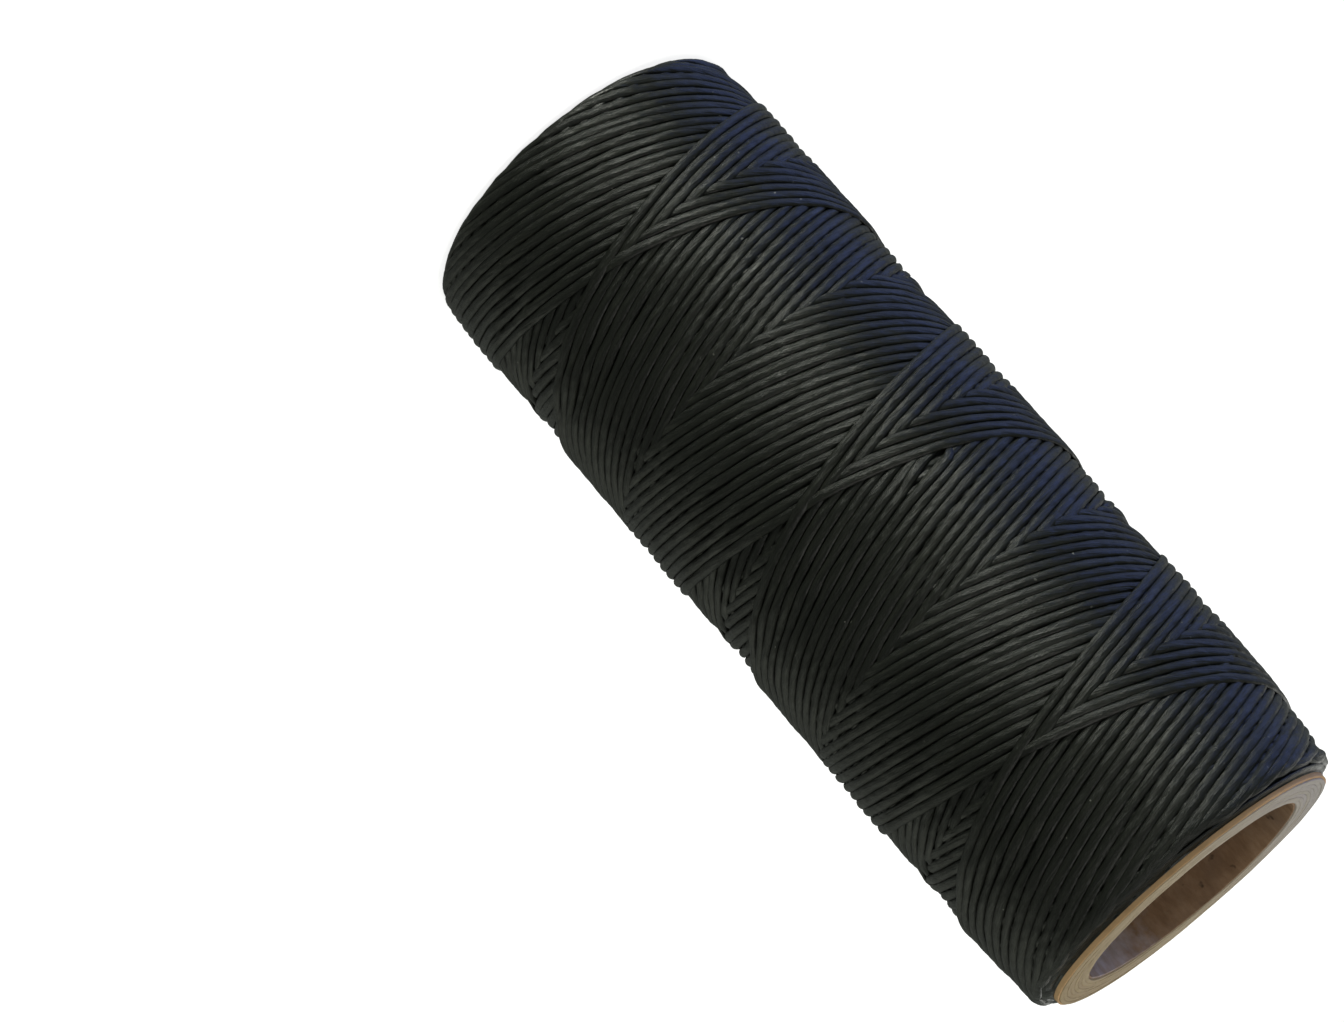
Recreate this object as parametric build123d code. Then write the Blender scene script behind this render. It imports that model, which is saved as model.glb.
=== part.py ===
from build123d import *
import os

# Waxed sewing thread on a paper tube.
# The spool stands on one end of its tube, axis on +Z, origin at the centre of
# that end.  All lengths are millimetres.

os.makedirs("parts", exist_ok=True)

# ---------------------------------------------------------------- dimensions
TUBE_LENGTH = 114.3        # paper tube, end to end
TUBE_OD = 39.6             # outside of the outer liner
BORE_D = 30.0              # clear bore through the tube
INNER_LINER_T = 0.30       # kraft liner that faces the bore
OUTER_LINER_T = 0.30       # smooth liner that the thread lies on
BODY_PLIES = 8             # grey board plies between the two liners
EDGE_BREAK = 0.12          # softened corner of the cut tube end, outer liner

WINDING_D = 45.8           # over the full winding
GAP_LOW = 0.1              # bare tube below the winding
GAP_HIGH = 0.8             # bare tube above it
WINDING_LAYERS = 4         # complete criss-cross layers, out and back

THREAD_WIDTH = 1.15        # flat waxed thread
THREAD_THICK = 0.38
TAIL_AZIMUTH = (-124.0, -98.0)   # degrees from +X, about +Z
TAIL_HEIGHT = 62.4               # middle of the tail, above the bottom end

# Outside of the full winding near each end: distance in from the winding's
# end, and the radius there.  The turns step back towards the tube, so the
# package has soft shoulders and not square corners.  The upper shoulder is the
# longer one.
SHOULDER_LOW = [
    (0.0, 20.8),
    (0.2, 21.25),
    (0.55, 21.9),
    (0.95, 22.35),
    (2.0, 22.65),
    (4.4, 22.82),
    (10.0, 22.9),
]
SHOULDER_HIGH = [
    (0.0, 20.6),
    (0.4, 21.1),
    (1.0, 21.6),
    (2.0, 21.95),
    (3.5, 22.1),
    (5.5, 22.25),
    (8.5, 22.45),
    (13.0, 22.75),
    (20.0, 22.9),
]

# ------------------------------------------------------------------- derived
R_BORE = BORE_D / 2
R_TUBE = TUBE_OD / 2
R_WIND = WINDING_D / 2
PLY_T = (R_TUBE - R_BORE - INNER_LINER_T - OUTER_LINER_T) / BODY_PLIES
Z0 = GAP_LOW
Z1 = TUBE_LENGTH - GAP_HIGH


def turned(points):
    """Solid of revolution about Z from (radius, height) corners."""
    with BuildPart() as p:
        with BuildSketch(Plane.XZ):
            with BuildLine():
                Polyline([(r, z) for r, z in points], close=True)
            make_face()
        revolve(axis=Axis.Z)
    return p.part


def tube(r_in, r_out, z_low, z_high):
    return turned([(r_in, z_low), (r_out, z_low), (r_out, z_high), (r_in, z_high)])


def save(shape, name):
    shape.label = name
    export_step(shape, "parts/" + name + ".step")


# ------------------------------------------------------------ the paper tube
save(tube(R_BORE, R_BORE + INNER_LINER_T, 0.0, TUBE_LENGTH), "core_inner_liner")

r = R_BORE + INNER_LINER_T
for i in range(BODY_PLIES):
    save(tube(r, r + PLY_T, 0.0, TUBE_LENGTH), "core_body_ply_%d" % (i + 1))
    r += PLY_T

# The outer liner's free corners are softened where the tube was cut.
save(
    turned(
        [
            (r, 0.0),
            (R_TUBE - EDGE_BREAK, 0.0),
            (R_TUBE, EDGE_BREAK),
            (R_TUBE, TUBE_LENGTH - EDGE_BREAK),
            (R_TUBE - EDGE_BREAK, TUBE_LENGTH),
            (r, TUBE_LENGTH),
        ]
    ),
    "core_outer_liner",
)

# --------------------------------------------------------------- the winding
# Every layer runs the full stroke, so each shell wraps the one beneath it and
# thins towards the ends in the same proportion as the whole build.


def layer_surface(k):
    """Corners of the surface over layer k, bottom to top, k = 0 is the tube."""
    share = k / WINDING_LAYERS
    if k == 0:
        return [(R_TUBE, Z0), (R_TUBE, Z1)]
    low = [(R_TUBE + (rr - R_TUBE) * share, Z0 + s) for s, rr in SHOULDER_LOW]
    high = [(R_TUBE + (rr - R_TUBE) * share, Z1 - s) for s, rr in SHOULDER_HIGH]
    return low + high[::-1]


for k in range(1, WINDING_LAYERS + 1):
    outer = layer_surface(k)
    inner = layer_surface(k - 1)
    save(turned(outer + list(reversed(inner))), "thread_layer_%d" % k)

# ------------------------------------------------------------ the thread end
# The last few centimetres of thread are tucked down under the top turns; a
# short length of it lies on the outside.
with BuildPart() as tail:
    with BuildSketch(Plane.XZ):
        with Locations((R_WIND + THREAD_THICK / 2, TAIL_HEIGHT)):
            Rectangle(THREAD_THICK, THREAD_WIDTH)
    revolve(axis=Axis.Z, revolution_arc=TAIL_AZIMUTH[1] - TAIL_AZIMUTH[0])
save(tail.part.rotate(Axis.Z, TAIL_AZIMUTH[0]), "thread_tail")
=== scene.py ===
# Waxed thread spool: the looks.  Metres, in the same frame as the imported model.
import math

import bpy
import numpy as np
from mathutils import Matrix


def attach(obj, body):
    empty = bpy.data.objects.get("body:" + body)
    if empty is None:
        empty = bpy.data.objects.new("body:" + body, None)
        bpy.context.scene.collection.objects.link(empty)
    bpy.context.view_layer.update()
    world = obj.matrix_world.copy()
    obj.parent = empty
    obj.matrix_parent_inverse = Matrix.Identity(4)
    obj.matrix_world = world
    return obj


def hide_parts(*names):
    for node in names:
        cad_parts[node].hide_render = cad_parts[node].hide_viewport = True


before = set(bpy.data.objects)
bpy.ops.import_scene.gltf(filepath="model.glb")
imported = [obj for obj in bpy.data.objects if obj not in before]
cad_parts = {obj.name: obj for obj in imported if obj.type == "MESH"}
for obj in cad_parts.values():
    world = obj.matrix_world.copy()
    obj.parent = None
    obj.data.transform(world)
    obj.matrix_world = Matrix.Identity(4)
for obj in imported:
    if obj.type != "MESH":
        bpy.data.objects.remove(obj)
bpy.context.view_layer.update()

MM = 0.001
SC = bpy.context.scene

# --------------------------------------------------------------------- camera
# The spool lies with its top end towards the lower right of the picture, so the
# camera is level with it and rolled.  Fitted values, in wound radii.
R_UNIT = 22.9
EL, ROLL = 0.3115, 2.4446
FOCAL_PX, DIST, OFF_X, OFF_Y, L_FIT = 3603.0, 18.61, -1.0634, 0.0774, 5.008


def unit(v):
    v = np.asarray(v, float)
    return v / np.linalg.norm(v)


back = np.array([0.0, -math.cos(EL), math.sin(EL)])
right = np.array([1.0, 0.0, 0.0])
up = np.cross(back, right)
cr, sr = math.cos(ROLL), math.sin(ROLL)
cam_r = cr * right + sr * up
cam_u = -sr * right + cr * up
eye = (np.array([0, 0, L_FIT / 2]) + DIST * back + OFF_X * cam_r + OFF_Y * cam_u) * R_UNIT

from mathutils import Matrix, Vector

cam_data = bpy.data.cameras.new("camera")
cam_data.sensor_width = 36.0
cam_data.lens = 36.0 * FOCAL_PX / 1344.0
cam_data.clip_start = 0.01
cam_data.clip_end = 50.0
cam = bpy.data.objects.new("camera", cam_data)
SC.collection.objects.link(cam)
m = Matrix.Identity(4)
for i in range(3):
    m[i][0], m[i][1], m[i][2] = cam_r[i], cam_u[i], back[i]
    m[i][3] = eye[i] * MM
cam.matrix_world = m
SC.camera = cam
SC.view_settings.view_transform = "Standard"
SC.view_settings.look = "None"

# ---------------------------------------------------------------- node helpers


def material(name):
    mat = bpy.data.materials.new(name)
    mat.use_nodes = True
    nt = mat.node_tree
    nt.nodes.clear()
    out = nt.nodes.new("ShaderNodeOutputMaterial")
    bsdf = nt.nodes.new("ShaderNodeBsdfPrincipled")
    nt.links.new(bsdf.outputs[0], out.inputs[0])
    return mat, nt, bsdf


def node(nt, kind, **kw):
    n = nt.nodes.new(kind)
    for k, v in kw.items():
        setattr(n, k, v)
    return n


def ramp(nt, src, stops, interp="LINEAR"):
    n = nt.nodes.new("ShaderNodeValToRGB")
    n.color_ramp.interpolation = interp
    el = n.color_ramp.elements
    while len(el) < len(stops):
        el.new(0.5)
    for e, (p, c) in zip(el, stops):
        e.position = p
        e.color = (c[0], c[1], c[2], 1.0) if not isinstance(c, float) else (c, c, c, 1.0)
    nt.links.new(src, n.inputs[0])
    return n.outputs[0]


def noise(nt, vec, scale, detail=4.0, rough=0.55, dist=0.0, dims="3D"):
    n = nt.nodes.new("ShaderNodeTexNoise")
    n.noise_dimensions = dims
    n.inputs["Scale"].default_value = scale
    n.inputs["Detail"].default_value = detail
    n.inputs["Roughness"].default_value = rough
    n.inputs["Distortion"].default_value = dist
    nt.links.new(vec, n.inputs["Vector"])
    return n.outputs["Fac"]


def mapping(nt, vec, scale=(1, 1, 1), loc=(0, 0, 0)):
    n = nt.nodes.new("ShaderNodeMapping")
    n.inputs["Scale"].default_value = scale
    n.inputs["Location"].default_value = loc
    nt.links.new(vec, n.inputs["Vector"])
    return n.outputs["Vector"]


def math_node(nt, op, a, b=None, clamp=False):
    n = nt.nodes.new("ShaderNodeMath")
    n.operation = op
    n.use_clamp = clamp
    for i, v in enumerate((a, b)):
        if v is None:
            continue
        if isinstance(v, (int, float)):
            n.inputs[i].default_value = v
        else:
            nt.links.new(v, n.inputs[i])
    return n.outputs[0]


def mix_color(nt, fac, a, b, mode="MIX"):
    n = nt.nodes.new("ShaderNodeMix")
    n.data_type = "RGBA"
    n.blend_type = mode
    if isinstance(fac, (int, float)):
        n.inputs[0].default_value = fac
    else:
        nt.links.new(fac, n.inputs[0])
    for i, v in ((6, a), (7, b)):
        if isinstance(v, tuple):
            n.inputs[i].default_value = (*v, 1.0)
        else:
            nt.links.new(v, n.inputs[i])
    return n.outputs[2]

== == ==

**What you have to do**.
Select and copy every line of the material that holds the string "update".

**Full answer**.
    bpy.context.view_layer.update()
bpy.context.view_layer.update()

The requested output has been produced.